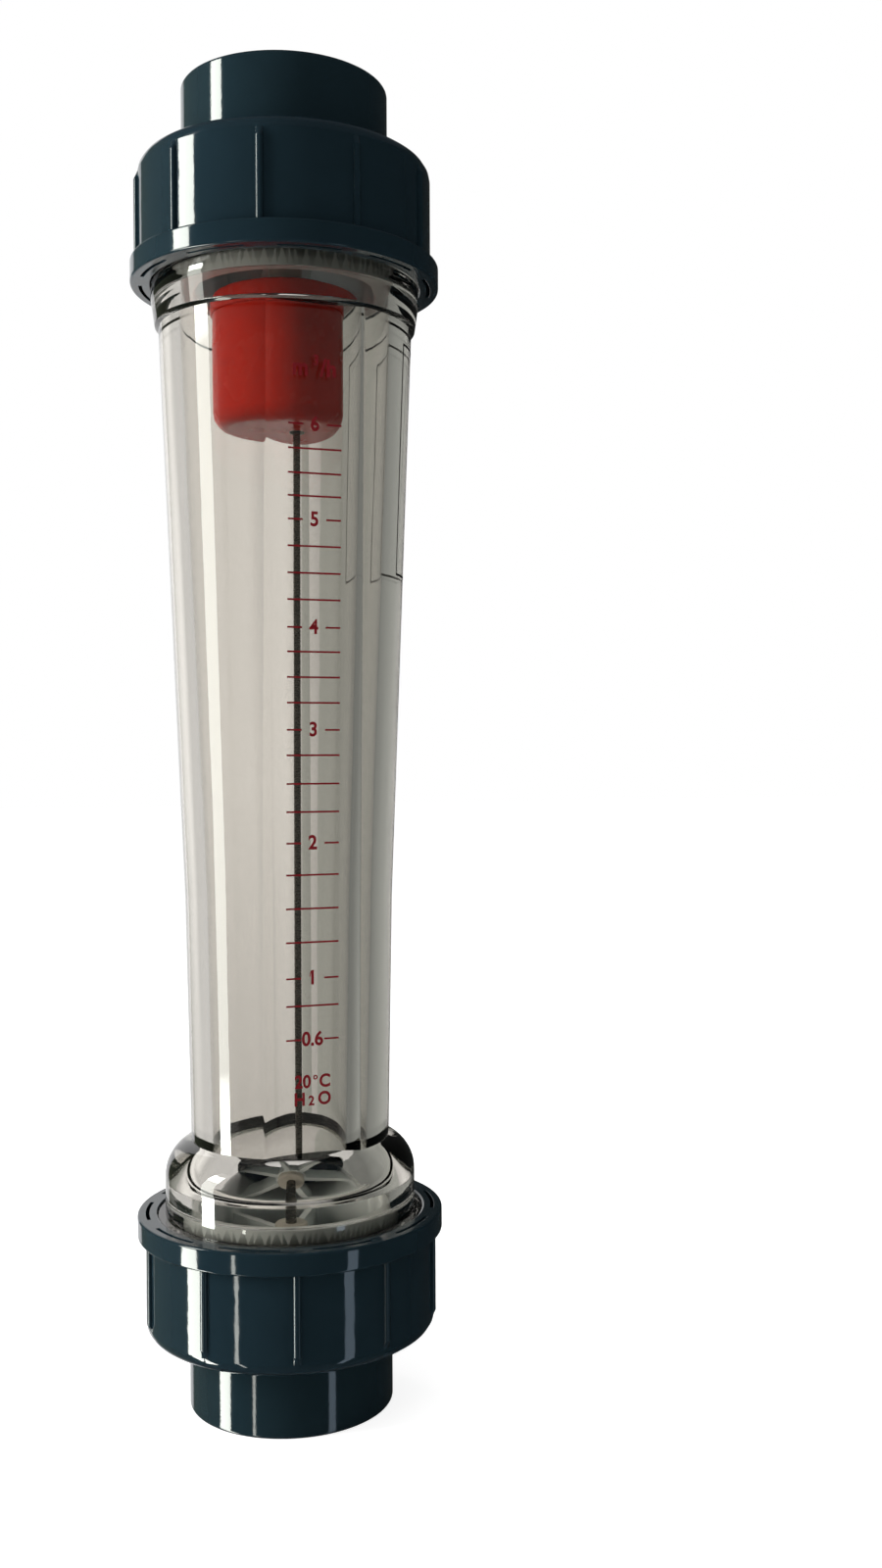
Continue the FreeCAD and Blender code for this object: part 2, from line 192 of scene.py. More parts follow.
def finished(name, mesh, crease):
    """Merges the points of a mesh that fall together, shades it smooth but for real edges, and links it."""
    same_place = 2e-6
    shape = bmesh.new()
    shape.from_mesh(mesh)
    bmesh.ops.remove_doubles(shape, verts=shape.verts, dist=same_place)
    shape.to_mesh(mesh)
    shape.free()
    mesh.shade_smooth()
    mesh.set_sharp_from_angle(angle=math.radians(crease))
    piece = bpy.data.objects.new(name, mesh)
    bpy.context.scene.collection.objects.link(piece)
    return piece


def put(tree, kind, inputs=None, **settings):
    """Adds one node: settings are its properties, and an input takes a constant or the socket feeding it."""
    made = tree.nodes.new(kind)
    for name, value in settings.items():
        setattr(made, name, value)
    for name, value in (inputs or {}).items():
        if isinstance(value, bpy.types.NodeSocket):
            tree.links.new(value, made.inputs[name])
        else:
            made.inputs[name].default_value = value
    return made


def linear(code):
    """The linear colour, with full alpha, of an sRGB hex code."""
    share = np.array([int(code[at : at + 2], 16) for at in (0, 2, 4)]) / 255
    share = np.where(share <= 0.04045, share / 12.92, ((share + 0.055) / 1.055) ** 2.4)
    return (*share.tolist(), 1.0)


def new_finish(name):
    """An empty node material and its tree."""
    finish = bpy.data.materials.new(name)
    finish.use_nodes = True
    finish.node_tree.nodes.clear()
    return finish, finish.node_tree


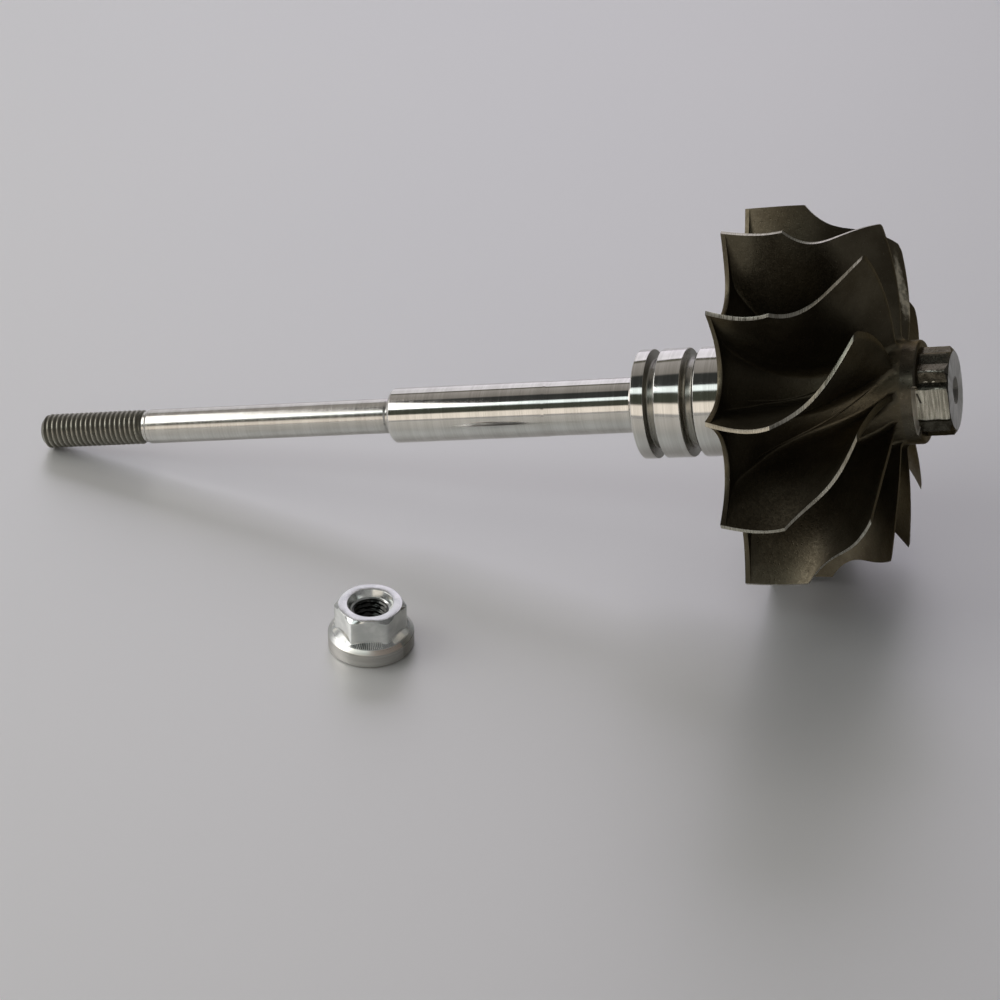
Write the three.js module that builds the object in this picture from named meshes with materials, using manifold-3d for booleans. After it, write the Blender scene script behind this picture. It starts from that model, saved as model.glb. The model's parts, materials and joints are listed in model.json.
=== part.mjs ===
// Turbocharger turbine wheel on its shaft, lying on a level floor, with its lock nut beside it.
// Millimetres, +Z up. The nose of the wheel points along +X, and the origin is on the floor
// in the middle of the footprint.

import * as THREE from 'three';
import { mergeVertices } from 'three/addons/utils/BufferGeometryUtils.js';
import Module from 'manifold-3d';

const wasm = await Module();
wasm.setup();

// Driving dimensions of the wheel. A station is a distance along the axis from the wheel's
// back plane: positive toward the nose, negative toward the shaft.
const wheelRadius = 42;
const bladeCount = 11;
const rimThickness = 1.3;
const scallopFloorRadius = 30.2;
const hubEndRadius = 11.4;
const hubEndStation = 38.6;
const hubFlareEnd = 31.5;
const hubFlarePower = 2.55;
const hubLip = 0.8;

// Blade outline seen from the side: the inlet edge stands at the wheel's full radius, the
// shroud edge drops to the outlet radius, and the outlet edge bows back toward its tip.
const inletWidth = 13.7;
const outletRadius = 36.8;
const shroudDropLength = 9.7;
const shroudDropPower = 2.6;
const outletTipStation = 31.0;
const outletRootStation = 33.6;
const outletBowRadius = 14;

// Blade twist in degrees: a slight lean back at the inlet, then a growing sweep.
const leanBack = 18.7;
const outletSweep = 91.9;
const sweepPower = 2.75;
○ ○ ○
**WHAT YOU WILL DO**
Word for word, reproduce the listing above from its start up to and including the line that has "return made". Give only those lines.

**ANSWER FOR THE TASK**
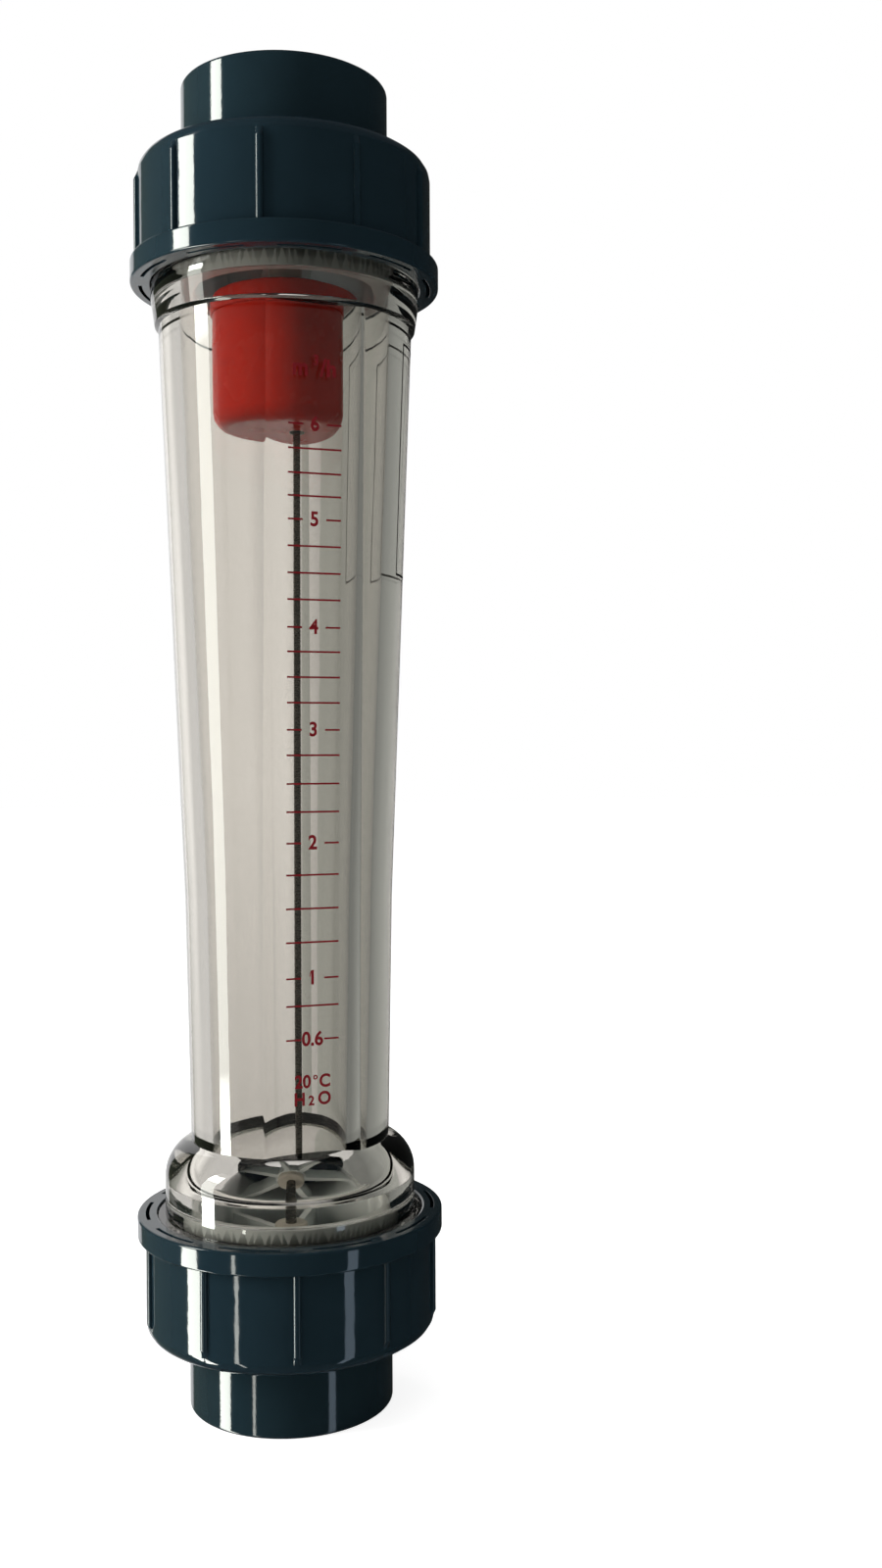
Continue the FreeCAD and Blender code for this object: part 2, from line 192 of scene.py. More parts follow.
def finished(name, mesh, crease):
    """Merges the points of a mesh that fall together, shades it smooth but for real edges, and links it."""
    same_place = 2e-6
    shape = bmesh.new()
    shape.from_mesh(mesh)
    bmesh.ops.remove_doubles(shape, verts=shape.verts, dist=same_place)
    shape.to_mesh(mesh)
    shape.free()
    mesh.shade_smooth()
    mesh.set_sharp_from_angle(angle=math.radians(crease))
    piece = bpy.data.objects.new(name, mesh)
    bpy.context.scene.collection.objects.link(piece)
    return piece


def put(tree, kind, inputs=None, **settings):
    """Adds one node: settings are its properties, and an input takes a constant or the socket feeding it."""
    made = tree.nodes.new(kind)
    for name, value in settings.items():
        setattr(made, name, value)
    for name, value in (inputs or {}).items():
        if isinstance(value, bpy.types.NodeSocket):
            tree.links.new(value, made.inputs[name])
        else:
            made.inputs[name].default_value = value
    return made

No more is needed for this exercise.